Significant license fees likely lead to higher costs for consumers: “[The ordinance would] impose a significant license fee on the apps that would make it more expensive for them to operate and likely lead to higher costs for consumers”;

Restrictions on pricing methods and insurance requirements don’t appear to be connected with protecting consumers: “[The ordinance would] restrict their use of varied and creative pricing methods, and impose elevated insurance requirements that don’t appear to be connected to any evidence of risk to riders compared to commercial taxis”;

TNP bans on airport and convention center service have no apparent justification: “[The ordinance would] flatly ban TNPs from serving Chicagoland airports and the convention center with no apparent justification”; and

Records and data collection requirements raise questions about competition and consumer privacy: “[The ordinance would] impose extensive records and data collection requirements, raising some concerns about both competition and consumer privacy.”

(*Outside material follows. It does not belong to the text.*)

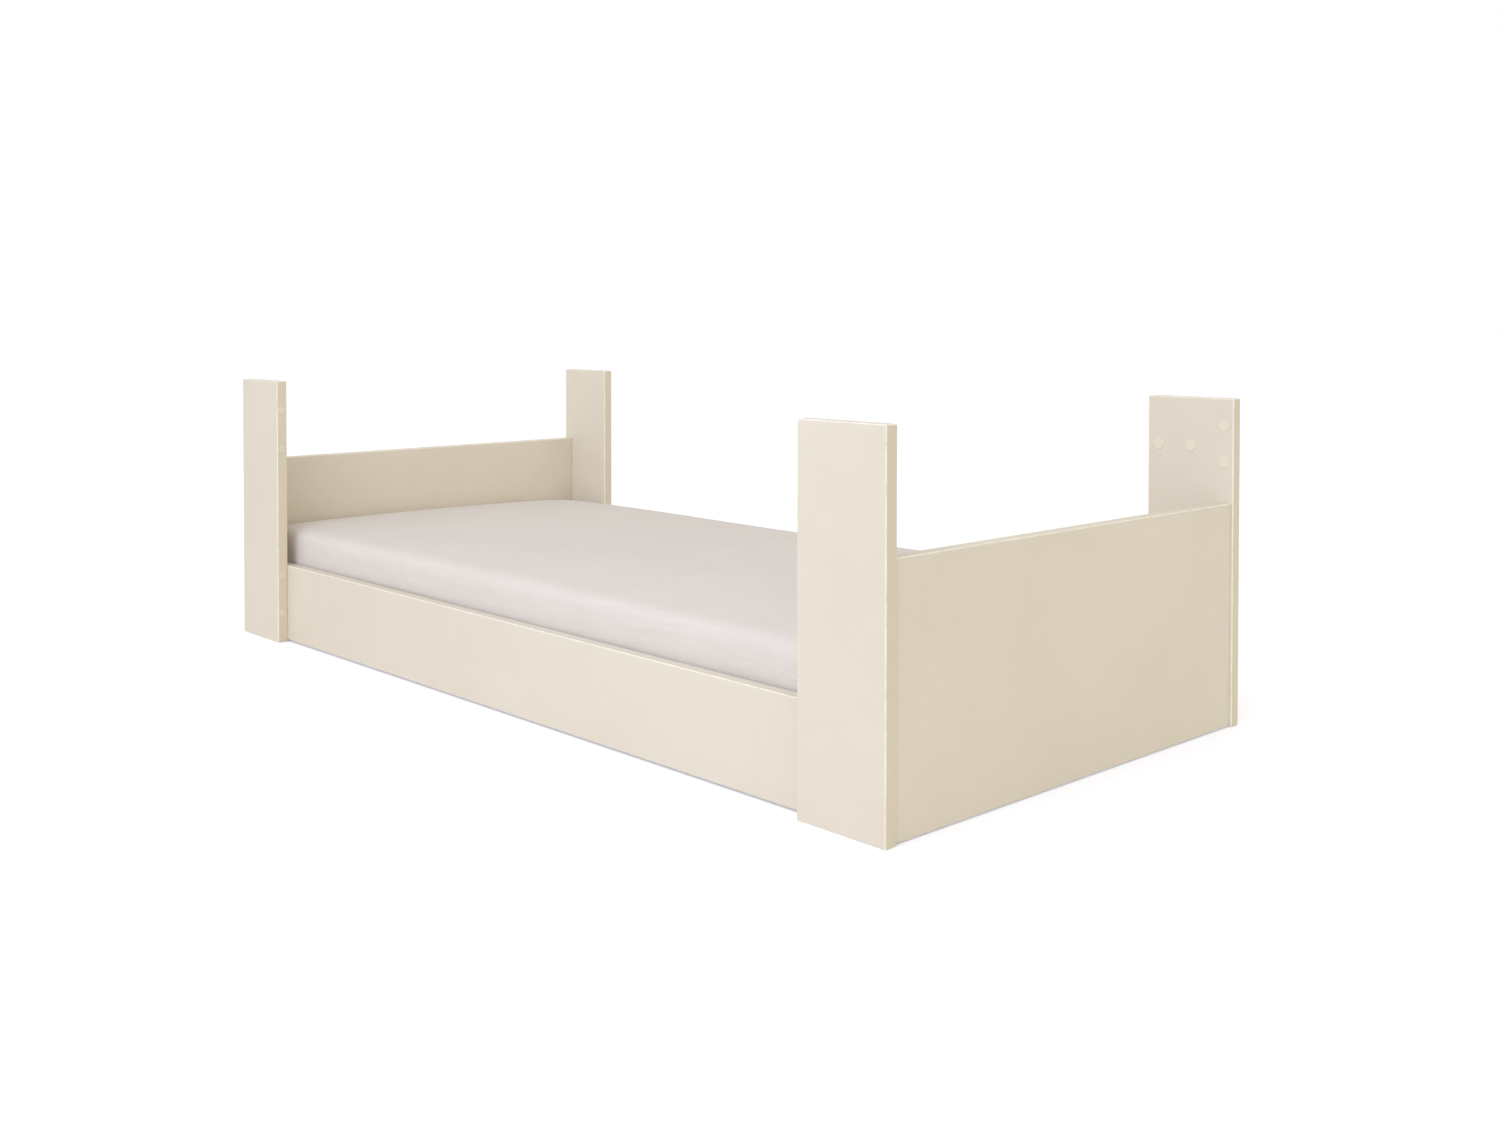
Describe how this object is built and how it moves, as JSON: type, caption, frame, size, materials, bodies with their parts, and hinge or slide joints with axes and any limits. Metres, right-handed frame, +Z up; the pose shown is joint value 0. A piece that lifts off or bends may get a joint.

CONCLUSION As these new policy debates continue in halls of governments throughout the United States, and around the world, it is worth remembering that this new “sharing economy” is only possible because of technological advancements that were only an idea less than a decade ago. Uber was not possible as recently as 2008; but after five years of existence, the Uber app connects riders and drivers globally at a rate of more than 1 million rides per day. This is an exciting time to be a consumer, and government should ensure that the public has access to a marketplace that thrives on innovation and change. Lawmakers and regulators should take care that the new regulations they consider making today will not stifle the innovation that will surely be coming to us tomorrow, and every day after that. Uber appreciates that the FTC is driving this important discussion, and we look forward to this ongoing dialogue.